After I negotiated the lease for that store in Peck, I sold the piece of property I used for a shop in McCammon—just couldn't afford that payment with what I would be paying for the store. So while my intention had been to supply a gallery in Sitka with a dozen large bowls which the gallery had ordered and for which I would have received enough to alleviate some of my money problems, I couldn't deliver through what I believe was no fault of mine.
My intention to pay the glass contractor before now had been made in good faith; my motives were more pure than today's drifted snow. My intention to supply Robertson's with bowls was honorable; I have just been prevented from doing so. Unanticipated circumstances and factors beyond my control have stopped me from delivering what I intended to do.
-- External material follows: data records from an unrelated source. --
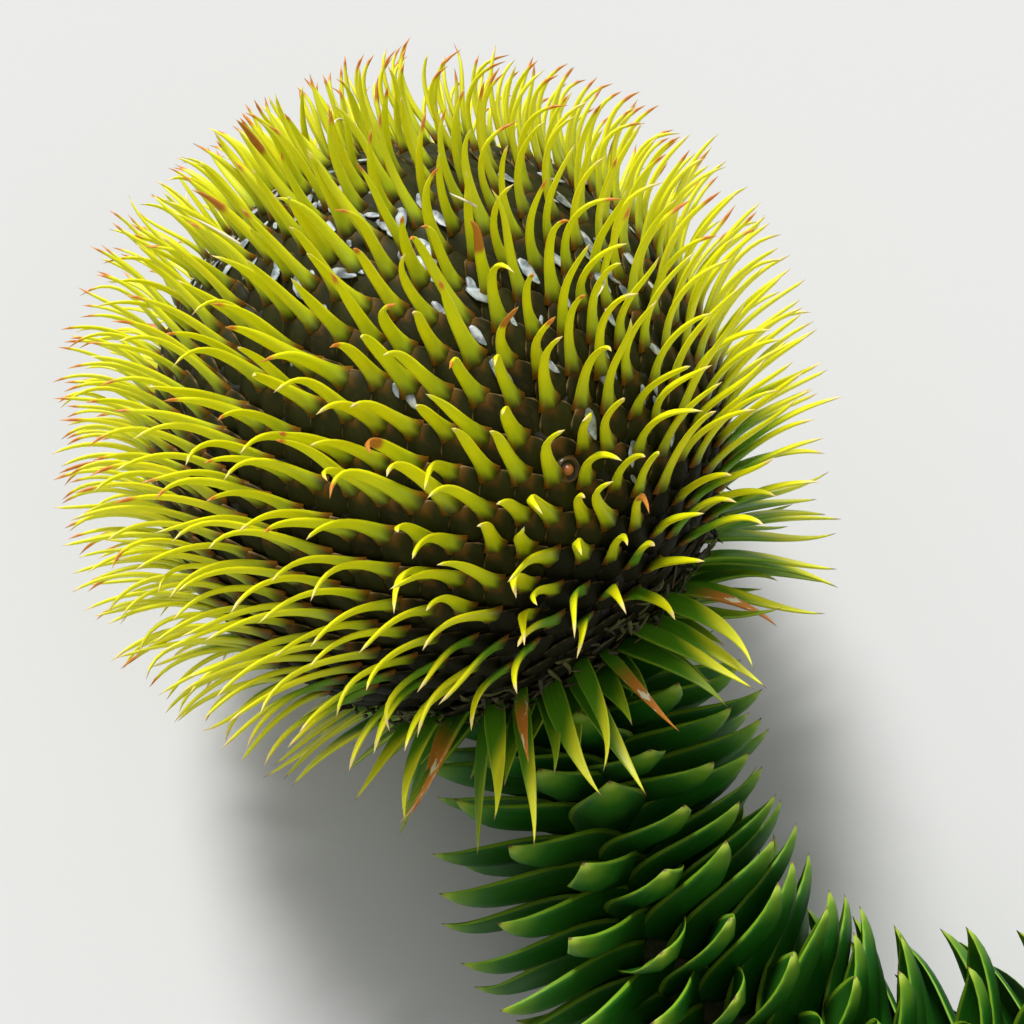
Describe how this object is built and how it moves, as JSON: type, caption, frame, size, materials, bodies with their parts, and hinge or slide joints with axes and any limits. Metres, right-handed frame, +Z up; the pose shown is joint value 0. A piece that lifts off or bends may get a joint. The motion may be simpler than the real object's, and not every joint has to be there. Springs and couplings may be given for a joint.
{
  "type": "monkey puzzle tree branch with seed cone",
  "caption": "Cut leafy shoot of a monkey puzzle tree lying on the ground, bent under one big round seed cone that bristles with curved spines above a collar of broad leaves.",
  "frame": {"origin": "on the ground, under the middle of the branch's box", "axes": "+Z up, +X the way the cut end of the shoot points, +Y from the shoot's bend towards the far side of the cone"},
  "size_m": [0.2774, 0.3026, 0.1846],
  "materials": {
    "cone_scales": "dark olive-brown woody scales, dull with a little resin",
    "spines": "waxy yellow-green spines, brown at the foot and orange at the tip",
    "collar_leaves": "waxy mid-green leaves with yellow-green points",
    "leaves": "leathery dark green leaves with paler edges",
    "stem": "rough brown bark with pale cut wood"
  },
  "bodies": {
    "root": {"cone_core": "cone_scales", "cone_spines_1": "spines", "cone_spines_2": "spines", "cone_spines_3": "spines", "cone_spines_4": "spines", "cone_spines_5": "spines", "cone_spines_6": "spines", "collar_leaves_1": "collar_leaves", "collar_leaves_2": "collar_leaves", "collar_leaves_3": "collar_leaves", "collar_leaves_4": "collar_leaves", "collar_leaves_5": "collar_leaves", "collar_leaves_6": "collar_leaves", "stem_neck": "stem", "stem_bend": "stem", "stem_foot": "stem", "shoot_leaves_1": "leaves", "shoot_leaves_2": "leaves", "shoot_leaves_3": "leaves", "shoot_leaves_4": "leaves"}
  },
  "joints": []
}
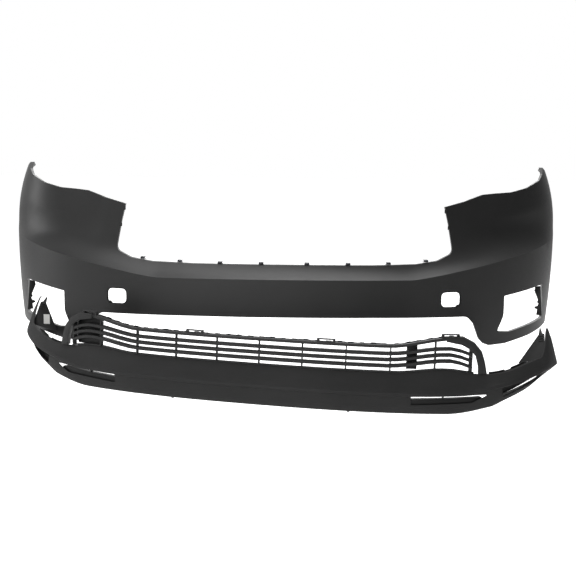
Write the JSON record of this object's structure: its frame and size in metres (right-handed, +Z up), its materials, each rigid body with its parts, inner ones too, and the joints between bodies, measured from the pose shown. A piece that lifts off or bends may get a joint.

I can't live up to my expectations for myself.
Thus, as I take my first steps along my back trail, I find numerous good intentions driven into the ground like mile markers. From where I stand, I see them meandering northward along the road I traveled to Idaho. I suspect if I follow them back far enough I will find that they are the measure of my life, that we are really the accumulation of our good intentions.
If who we are and where we stand today are the accumulation of our intentions, then the road ahead of us doesn't lead to that evangelical hell, nor to an intra-dimensional heaven, but rather to a divine intention that no one be lost. But to continue along this path requires that I turn around and see who sprung from whose head, man or God.